Ebenso sehr wie spannendes Drama ist «Chowanschtschina» aber eine Choroper – was in der Basler Produktion als Chance wie als Gefahr erscheint. So genau Vasily Barkhatov die Schlüsselszenen dieses in einem poststalinistischen (oder heutigen?) Russland angesiedelten Geschehens zeichnet, so virtuos hält er den Chor in Bewegung. Gerade nicht choreographisch, sondern ganz natürlich wogen hier die Massen. Dass einem dabei dennoch die Zeit etwas lang wird, hängt damit zusammen, dass der von Henryk Polus vorbereitete Chor trotz markanter Aufstockung nicht die Klangkraft erreicht, die hier vonnöten wäre. Die Frauenstimmen sind durch ihr Vibrato beeinträchtigt und vermögen den an sich glanzvollen Männerstimmen nicht wirklich die Stange zu halten. Untadelig dagegen das Sinfonieorchester Basel, das unter der Leitung des ukrainischen Dirigenten Kirill Karabits die Instrumentierung von Dmitri Schostakowitsch zu kerniger Differenzierung bringt und im nachkomponierten Finale von Igor Strawinsky Grösse wie Zerbrechlichkeit zeigt.

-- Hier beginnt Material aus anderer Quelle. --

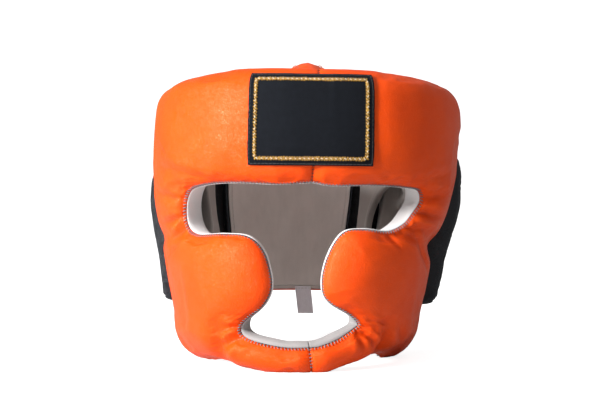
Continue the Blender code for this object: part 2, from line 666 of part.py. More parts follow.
def crown_strap():
    """A padded strap over the crown, sewn inside the brow band and inside the back pad."""
    brow_top, back_top = GUARD_HEIGHT - LINING_INSET, back_edges()[3] - LINING_INSET
    brow_x = form_point(0.0, brow_top)[0]
    back_x = form_point(math.pi, back_top)[0] + CROWN_STRAP_SHIFT
    start = [strap_seat(brow_x, brow_top - CROWN_SEWN_LENGTH, True), strap_seat(brow_x, brow_top, True)]
    end = [strap_seat(back_x, back_top, False), strap_seat(back_x, back_top - CROWN_SEWN_LENGTH, False)]
    rows = list(start)
    for share, rise in CROWN_ARCH:
        point = start[1] + share * (end[0] - start[1])
        point[2] += rise * (GUARD_HEIGHT + CROWN_RISE - point[2])
        rows.append(point)
    rows = np.array(rows + end)
    where = np.linspace(0, len(rows) - 1, 25)
    line = np.stack([curve_through(rows[:, k], where) for k in range(3)], -1)
    line[:, 1] = np.clip(line[:, 1], start[1][1], end[0][1])
    along = np.gradient(line, axis=0)
    along /= np.linalg.norm(along, axis=-1, keepdims=True)
    inwards = np.cross(np.array([1.0, 0, 0]), along)
    inwards *= np.sign(inwards[len(line) // 2, 2]) * -1
    inwards /= np.linalg.norm(inwards, axis=-1, keepdims=True)
    half, deep = CROWN_STRAP_WIDTH / 2, CROWN_STRAP_THICKNESS
    profile = ((-1, 0.3), (-0.93, 0), (0.93, 0), (1, 0.3), (1, 0.7), (0.93, 1), (-0.93, 1), (-1, 0.7))
    across = np.array([1.0, 0, 0])
    sections = [
        [point + a * half * across + b * deep * down for a, b in profile]
        for point, down in zip(line, inwards)
    ]
    loft("crown_strap", sections, "orange_leather")


def badge_edges():
    """The badge's foot and its top."""
    top = GUARD_HEIGHT - BADGE_BELOW_TOP
    return top - BADGE_HEIGHT, top


def badge_place(aside, height, above, lines):
    """A point above the badge's seat on the brow, where the leather has no seam dip."""
    turned = aside + BADGE_OFF_CENTRE - (height - badge_edges()[0]) * math.tan(BADGE_TILT)
    angle = angle_across(turned, height, PAD_THICKNESS)
    flat = np.stack([FLAT_RADIUS * angle, height], -1)
    seat = pad_offset(flat, 1.0, lines[0], lines[1], lines[2] + 1.0)
    return place(angle, height, seat + BADGE_GAP + above)


def badge():
    """A bare woven badge over the brow's middle seam, with a gold border sewn round it."""
    lines = front_lines()
    half = BADGE_WIDTH / 2
    foot, top = badge_edges()
    aside, height = np.meshgrid(np.linspace(-half, half, 12), spread(foot, top, 13), indexing="ij")
    level = np.zeros(aside.shape)
    low = badge_place(aside, height, level, lines)
    slab("badge", low, badge_place(aside, height, level + BADGE_THICKNESS, lines), "badge_cloth")
    sections = []
    corners = [(-1, 0), (1, 0), (1, 1), (-1, 1)]
    for (x, up), (next_x, next_up) in zip(corners, corners[1:] + corners[:1]):
        for share in np.linspace(0, 1, 13 if up == next_up else 13)[:-1]:
            across, rise = x + share * (next_x - x), up + share * (next_up - up)
            ring = []
            for inset, above in ((0, 0), (1, 0), (1, 1), (0, 1)):
                margin = BORDER_INSET + inset * BORDER_WIDTH
                level = BADGE_THICKNESS + BADGE_GAP + above * BORDER_THICKNESS
                height = foot + margin + rise * (BADGE_HEIGHT - 2 * margin)
                spot = [np.array(value) for value in (across * (half - margin), height, level)]
                ring.append(badge_place(*spot, lines))
            sections.append(ring)
    loft("badge_border", sections, "gold_thread", closed=True)


def size_label():
    """A blank woven label, sewn inside the back lining's foot and hanging a little aslant."""
    top = BACK_FOOT + LABEL_SEWN_LENGTH
    height, aside = np.meshgrid(
        np.linspace(top - LABEL_LENGTH, top, 5), np.linspace(-0.5, 0.5, 4) * LABEL_WIDTH, indexing="ij"
    )
    aside = aside - LABEL_OFF_CENTRE + (height - top) * math.tan(LABEL_SLANT)
    angle = math.pi + aside / form_reaches(height)[2]
    level = np.full(angle.shape, -PIECE_GAP)
    inner = place(angle, height, level - LABEL_THICKNESS)
    slab("size_label", inner, place(angle, height, level), "label_cloth")


def centre_on_origin():
    """Moves the whole guard so that the middle of its footprint stands on the origin."""
    pieces = list(bpy.data.objects)
    points = np.array([corner for piece in pieces for corner in piece.bound_box])
    middle = (points.min(0) + points.max(0)) / 2
    for piece in pieces:
        piece.data.transform(Matrix.Translation((-middle[0], -middle[1], 0)))


def clear_scene():
    for old in list(bpy.data.objects):
        bpy.data.objects.remove(old)


def build():
    clear_scene()
    front_pads()
    edges = front_layout()[2]
    for side, *hole, depth, lean in EARS:
        columns = ear_columns(edges[side])
        ear_frame(side, columns, *hole, lean)
        ear_panel(side, columns, depth, lean)
    back_pad()
    closure_strap("right", 0)
    closure_strap("left", 1)
    crown_strap()
    badge()
    size_label()
    centre_on_origin()


build()
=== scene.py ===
"""Looks for the padded training head guard, built around its packed solids.

Metres, +Z up, the guard facing -Y. Leather, linings and straps are laid on the same head form as
the solids: a place is an angle round the head, a height, and an offset out from the form.
"""

import math

import bmesh
import bpy
import numpy as np
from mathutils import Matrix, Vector


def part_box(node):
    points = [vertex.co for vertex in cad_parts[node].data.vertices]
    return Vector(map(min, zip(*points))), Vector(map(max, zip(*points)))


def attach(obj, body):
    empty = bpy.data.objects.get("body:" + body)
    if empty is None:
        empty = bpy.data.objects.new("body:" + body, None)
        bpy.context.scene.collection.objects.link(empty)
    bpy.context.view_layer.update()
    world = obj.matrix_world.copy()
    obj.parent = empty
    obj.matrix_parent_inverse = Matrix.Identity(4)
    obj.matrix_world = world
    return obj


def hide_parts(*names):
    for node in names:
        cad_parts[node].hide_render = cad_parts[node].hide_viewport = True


bl_info = {
    "name": "Padded head guard",
    "version": (1, 0, 0),
    "blender": (4, 5, 0),
    "location": "3D View > Sidebar > Head guard",
    "description": "Builds the leather, linings, stitching and straps of a training head guard",
    "category": "Object",
}

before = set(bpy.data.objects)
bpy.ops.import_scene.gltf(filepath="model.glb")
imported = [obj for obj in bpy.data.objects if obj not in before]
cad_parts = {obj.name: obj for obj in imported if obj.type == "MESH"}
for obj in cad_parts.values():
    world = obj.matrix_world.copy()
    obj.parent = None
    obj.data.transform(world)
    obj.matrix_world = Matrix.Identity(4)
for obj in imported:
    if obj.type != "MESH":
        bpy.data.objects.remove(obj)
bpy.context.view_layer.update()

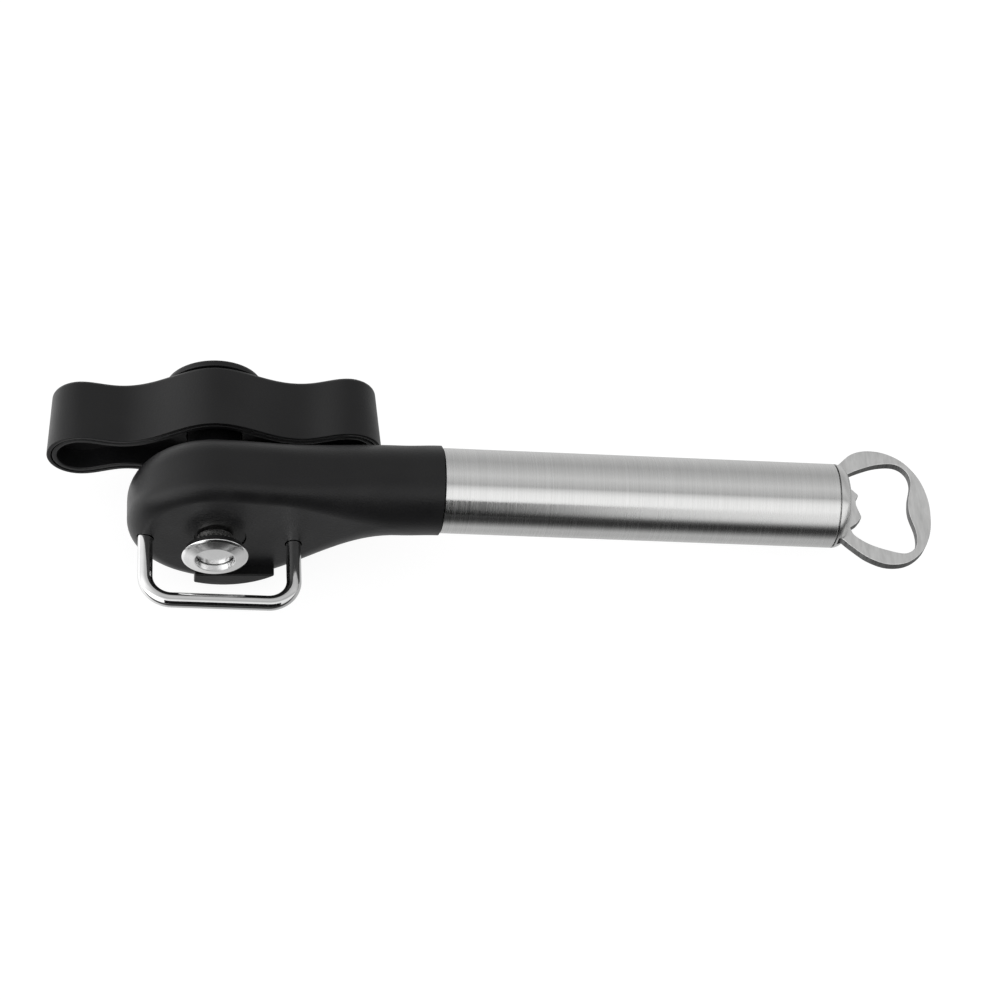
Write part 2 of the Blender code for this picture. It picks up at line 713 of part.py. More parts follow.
def build_knob(make):
    knob = make.piece("knob_body", knob_shell(), (BLACK, 0.45, 0.0), SPINDLE)
    knob.rotation_euler = (0.0, KNOB_YAW, 0.0)
    make.join(knob, rod(KNOB_BOSS_R, KNOB_BOSS_BOTTOM, KNOB_TOP - 1.0, 32), SPINDLE, ALONG_Y, "boss")
    make.cut(knob, rod(HEX_R + GAP, KNOB_BOSS_BOTTOM - 1.0, HEX_TOP + GAP, 6), SPINDLE, ALONG_Y, "socket")
    make.cut(knob, rod(1.7, HEX_TOP - 1.0, POCKET_FLOOR + 1.0, 16), SPINDLE, ALONG_Y, "screw_hole")
    make.cut(knob, rod(POCKET_R, POCKET_FLOOR, KNOB_TOP + 1.0, 32), SPINDLE, ALONG_Y, "pocket")
    liner = make.piece("knob_liner", knob_liner(), (BLACK, 0.45, 0.0), SPINDLE)
    liner.rotation_euler = (0.0, KNOB_YAW, 0.0)
    boss_hole = rod(KNOB_BOSS_R + GAP, LINER_FLOOR - 1.0, LINER_FLOOR + LINER_WALL + 1.0, 32)
    make.cut(liner, boss_hole, SPINDLE, ALONG_Y, "boss_hole")
    low, high = KNOB_WASHER_Y
    make.turned("knob_washer", [(KNOB_WASHER_R, high), (KNOB_WASHER_R, low), (1.6, low), (1.6, high)],
                (STEEL, 0.3, 1.0), SPINDLE, sides=24)
    screw = make.turned("knob_screw", KNOB_SCREW_PROFILE, (STEEL, 0.3, 1.0), SPINDLE, sides=24)
    make.cut(screw, block((-3.2, -0.4, 26.0), (3.2, 0.4, 27.5)), SPINDLE, ALONG_Y, "slot")
    low, high = CAP_Y
    stem, tip = POCKET_R - GAP, CAP_STEM_BOTTOM
    make.turned("knob_cap", [(0, high), (CAP_R - CAP_EDGE, high), (CAP_R, high - CAP_EDGE), (CAP_R, low),
                (stem, low), (stem, tip), (0, tip)], (BLACK, 0.4, 0.0), SPINDLE, sides=48)


# ---- handle and bottle opener -------------------------------------------------------------


def build_handle(make):
    inner = TUBE_R - TUBE_WALL
    make.turned("handle_tube", [(TUBE_R, TUBE_END_X), (TUBE_R, COLLAR_X + GAP), (inner, COLLAR_X + GAP),
                (inner, TUBE_END_X)], (STEEL, 0.3, 1.0), along=ALONG_X, sides=56)
    skirt = inner - GAP
    round_centre = CAP_END_X - CAP_ROUND
    dome = arc((TUBE_R - CAP_ROUND, round_centre), CAP_ROUND, math.pi / 2, 0.0, 6)
    profile = [(0, CAP_END_X)] + dome + [(skirt, round_centre), (skirt, CAP_SKIRT_X), (0, CAP_SKIRT_X)]
    cap = make.turned("tube_end_cap", profile, (STEEL, 0.3, 1.0), along=ALONG_X, sides=56)
    deep = 0.5 * PLATE_T + GAP
    wide = 0.5 * TANG_WIDTH + GAP
    make.cut(cap, block((CAP_SKIRT_X - 1, -wide, -deep), (CAP_END_X + 1, wide, deep)), name="slot")
    make.cut(cap, block((CAP_MOUTH_X, -TUBE_R - 1, -deep), (CAP_END_X + 1, TUBE_R + 1, deep)), name="mouth")
    low, high = PLUG_X
    plug = make.turned("tang_plug", [(0, high), (skirt, high), (skirt, low), (0, low)],
                       (NYLON, 0.5, 0.0), along=ALONG_X)
    make.cut(plug, block((low - 1, -wide, -deep), (high + 1, wide, deep)), name="slot")
    make.cut(plug, rod(PIN_R + GAP, -11.0, 11.0, 16), (PIN_X, 0, 0), name="pin_hole")
    pin = rod(PIN_R, -8.0, 8.0, 16)
    make.piece("tang_pin", pin, (STEEL, 0.3, 1.0), (PIN_X, 0, 0))


def smooth_through(points, steps=3):
    """A smooth line through points: each span is a cubic led by the points on its two sides."""
    line = []
    for i in range(len(points) - 1):
        here, there = Vector(points[i]), Vector(points[i + 1])
        lead = (there - Vector(points[i - 1])) / 2 if i > 0 else there - here
        trail = (Vector(points[i + 2]) - here) / 2 if i + 2 < len(points) else there - here
        for k in range(steps):
            line.append(tuple(hermite(k / steps, here, lead, there, trail)))
    return line + [points[-1]]


def opener_outline():
    """The outside of the opener plate: tang, shoulders and a slightly lopsided ring."""
    half = 0.5 * TANG_WIDTH
    shoulder_x = CAP_MOUTH_X + GAP
    ring = [(shoulder_x, -SHOULDER_Y), (154.1, -12.1), (157.9, -15.1), (162.6, -16.8), (167.6, -16.1),
            (171.7, -12.8), (174.2, -7.6), (OPENER_TIP_X, -2.0), (174.7, 3.2), (173.0, 8.5),
            (169.6, 12.9), (165.2, 15.3), (160.6, 15.8), (156.8, 14.7), (153.6, 11.9),
            (shoulder_x, SHOULDER_Y)]
    tang = [(shoulder_x, half), (TANG_END_X, half), (TANG_END_X, -half), (shoulder_x, -half)]
    return smooth_through(ring) + tang


def opener_hole():
    """The kidney-shaped hole, with the lifting lip and its two teeth on the handle side."""
    rim = [(154.5, 8.3), (157.6, 9.9), (162.5, 11.7), (167.2, 12.1), (170.0, 10.3), (170.9, 6.9),
           (169.8, 2.0), (169.6, -2.0), (170.7, -7.2), (170.3, -11.2), (167.6, -13.4), (163.0, -12.7),
           (158.5, -11.1), (155.2, -8.8), (154.3, -6.7)]
    lower_tooth = [(156.1, -5.4), (157.5, -3.6)]
    notch = [(156.8, -1.4), (156.4, 0.0), (156.5, 1.5)]
    upper_tooth = (157.4, 2.7)
    return smooth_through(rim) + lower_tooth + notch + [upper_tooth, (155.2, 5.0)]


def build_opener(make):
    plate = flat_plate("bottle_opener", [opener_outline(), opener_hole()], PLATE_T)
    obj = make.piece("bottle_opener", plate, (STEEL, 0.35, 1.0), (0, 0, 0))
    make.cut(obj, rod(PIN_R + GAP, -3.0, 3.0, 16), (PIN_X, 0, 0), name="pin_hole")


# ---- pose ---------------------------------------------------------------------------------


def lie_on_table(make):
    """Tilt the tool until head and handle end touch one plane, and centre its box on the origin."""
    corner_x = CAP_END_X - CAP_ROUND
    corner_z = -(TUBE_R - CAP_ROUND)
    run, rise = corner_x - FAR_X, corner_z - FAR_Z
    tilt = math.atan2(rise, run) + math.asin((FAR_R - CAP_ROUND) / math.hypot(run, rise))
    make.pose.rotation_euler = (0.0, tilt, 0.0)
    bpy.context.view_layer.update()
    graph = bpy.context.evaluated_depsgraph_get()
    points = []
    for obj in make.parts.objects:
        if obj.type == "MESH":
            solid = obj.evaluated_get(graph)
            points += [solid.matrix_world @ v.co for v in solid.data.vertices]
    low = [min(p[i] for p in points) for i in range(3)]
    high = [max(p[i] for p in points) for i in range(3)]
    make.pose.location = (-(low[0] + high[0]) / 2, -(low[1] + high[1]) / 2, -low[2])
    bpy.context.view_layer.update()


def main():
    clear_scene()
    make = Maker()
    build_head(make)
    build_cover(make)
    build_roller(make)
    build_bail(make)
    build_bush(make)
    build_spindle(make)
    build_knob(make)
    build_handle(make)
    build_opener(make)
    lie_on_table(make)


main()
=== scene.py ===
"""Looks of the side-cutting can opener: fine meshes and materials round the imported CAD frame.

Every piece is drawn in the tool's own frame, in millimetres: X runs along the handle's axis from the
head to the bottle opener, Y along the spindle from the disc up to the knob, and Z to the side
that is flush with the handle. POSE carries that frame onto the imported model.
"""

import json
import math

import bmesh
import bpy
from mathutils import Matrix, Vector


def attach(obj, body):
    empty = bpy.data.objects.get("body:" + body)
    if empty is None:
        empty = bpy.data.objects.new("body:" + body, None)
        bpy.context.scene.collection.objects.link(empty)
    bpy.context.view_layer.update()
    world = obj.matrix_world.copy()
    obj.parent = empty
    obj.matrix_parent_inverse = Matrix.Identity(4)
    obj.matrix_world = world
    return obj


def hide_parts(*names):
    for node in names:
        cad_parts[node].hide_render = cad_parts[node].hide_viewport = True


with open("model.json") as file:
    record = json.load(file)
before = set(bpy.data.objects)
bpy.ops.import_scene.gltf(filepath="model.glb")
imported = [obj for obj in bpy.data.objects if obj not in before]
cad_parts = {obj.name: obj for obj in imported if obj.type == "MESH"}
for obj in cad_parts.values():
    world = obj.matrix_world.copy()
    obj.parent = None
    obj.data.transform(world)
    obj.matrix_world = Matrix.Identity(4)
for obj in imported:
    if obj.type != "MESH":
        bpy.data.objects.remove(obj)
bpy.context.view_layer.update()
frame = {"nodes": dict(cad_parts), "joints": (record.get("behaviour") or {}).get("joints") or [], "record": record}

MM = 0.001
FINE = 96

# The head: a round body that runs into the round neck of the handle.
SPINDLE_X = 0.4
SPINDLE_Z = -7.8
SPINDLE = (SPINDLE_X, 0.0, SPINDLE_Z)
HEAD_R = 20.5
FAR_R = 23.7
FAR_START = math.radians(221.0)
FAR_END = math.radians(300.0)
HEAD_TOP = 7.5
HEAD_BOTTOM = -10.8
HEAD_TOP_ROUND = 8.3
HEAD_BOTTOM_ROUND = 5.0
NECK_R = 10.8
NECK_SAG = 0.65
NECK_START_X = 44.0
COLLAR_X = 53.7
BLEND_START_X = 14.0
FAR_X = (FAR_R - HEAD_R) * -math.cos(FAR_START)
FAR_Z = SPINDLE_Z + (FAR_R - HEAD_R) * -math.sin(FAR_START)
BUSH_X = 1.7
RECESS_R = 13.9
RECESS_FLOOR = 3.9
BUSH_BORE_R = 6.2
STUD_PLACE = (BUSH_X, -17.3)
STUD_HOLE_R = 1.3
STUD_HOLE_TOP = -8.2

# The fence beside the disc.
FENCE_BOTTOM = -13.5
FENCE_OUTER_R = 19.6
FENCE_X = (-3.4, 15.6)
FENCE_WALL_Z = (-21.0, -19.6)
FENCE_SUNK = 1.5

# The wire bail.
WIRE_R = 1.8
WIRE_PLAY = 0.25
BAIL_X = (-16.0, 19.3)
BAIL_Z = -9.5
BAIL_BAR_Y = -27.4
BAIL_TOP_Y = -4.6
BAIL_BEND_R = 6.3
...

Manches war schon möglich am Basler Haus, wenn man etwa an die Produktion von Bernd Alois Zimmermanns «Soldaten» aus dem Jahre 1998 denkt. Mit dieser «Chowanschtschina» ist nun aber doch ein bedeutender Schritt getan. Dass der neue Basler Intendant Andreas Beck fürs Ende seiner ersten Spielzeit «Donnnerstag aus Licht» von Karlheinz Stockhausen ankündigt, erstaunt da nicht weiter.